She had absolutely rejected every notion of God and church.
She lost most of her youth to drugs and alcohol and in sleeping
with more men than she cared to count.
After getting pregnant in one of those encounters, she had an
abortion and tried to wash away her grief with alcohol.
Several days went by and one night she went to bed, feeling
terribly alone. Then, she
says, “after a while, as I lay there, I became aware of someone with
me, hunkered down in the corner, and I just assumed it was my father,
whose presence I had felt over the years when I was frightened and
alone. The feeling was so
strong that I actually turned on the light for a moment to make sure
no one was there – of course, there wasn’t.

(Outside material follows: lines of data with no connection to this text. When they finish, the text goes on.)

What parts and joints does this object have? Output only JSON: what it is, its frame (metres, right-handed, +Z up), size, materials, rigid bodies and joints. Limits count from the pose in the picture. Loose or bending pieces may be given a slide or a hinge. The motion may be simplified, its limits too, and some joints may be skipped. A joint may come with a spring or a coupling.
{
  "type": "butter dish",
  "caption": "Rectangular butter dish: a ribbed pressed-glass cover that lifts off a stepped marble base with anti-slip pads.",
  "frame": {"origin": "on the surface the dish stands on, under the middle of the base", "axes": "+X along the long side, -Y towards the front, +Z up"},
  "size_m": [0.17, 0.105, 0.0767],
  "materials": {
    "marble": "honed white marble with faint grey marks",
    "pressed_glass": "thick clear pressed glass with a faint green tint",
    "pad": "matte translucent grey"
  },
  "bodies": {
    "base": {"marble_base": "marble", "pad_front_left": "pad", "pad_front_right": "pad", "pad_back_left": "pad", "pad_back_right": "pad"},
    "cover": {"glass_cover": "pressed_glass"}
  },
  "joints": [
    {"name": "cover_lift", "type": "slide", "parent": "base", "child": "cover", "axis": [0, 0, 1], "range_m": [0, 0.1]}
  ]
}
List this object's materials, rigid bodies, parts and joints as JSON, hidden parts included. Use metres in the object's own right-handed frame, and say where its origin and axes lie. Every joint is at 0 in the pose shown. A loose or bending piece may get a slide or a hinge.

But after a while, in the dark again, I knew beyond any doubt
that it was Jesus. I felt
him as surely as I feel my dog lying nearby . . ..
And I was appalled. I
thought about my life and brilliant and hilarious progressive friends,
I thought about what everyone would think of me if I became a
Christian, and it seemed an utterly impossible thing that simply could
not be allowed to happen. I
turned to the wall and said out loud, ‘I would rather be dead.’
I felt him sitting there on his haunches in the corner of my
sleeping loft, watching me with patience and love, and I squinched my
eyes shut, but that didn’t help because that’s not what I was
seeing him with. Finally
I fell asleep, and in the morning, he was gone.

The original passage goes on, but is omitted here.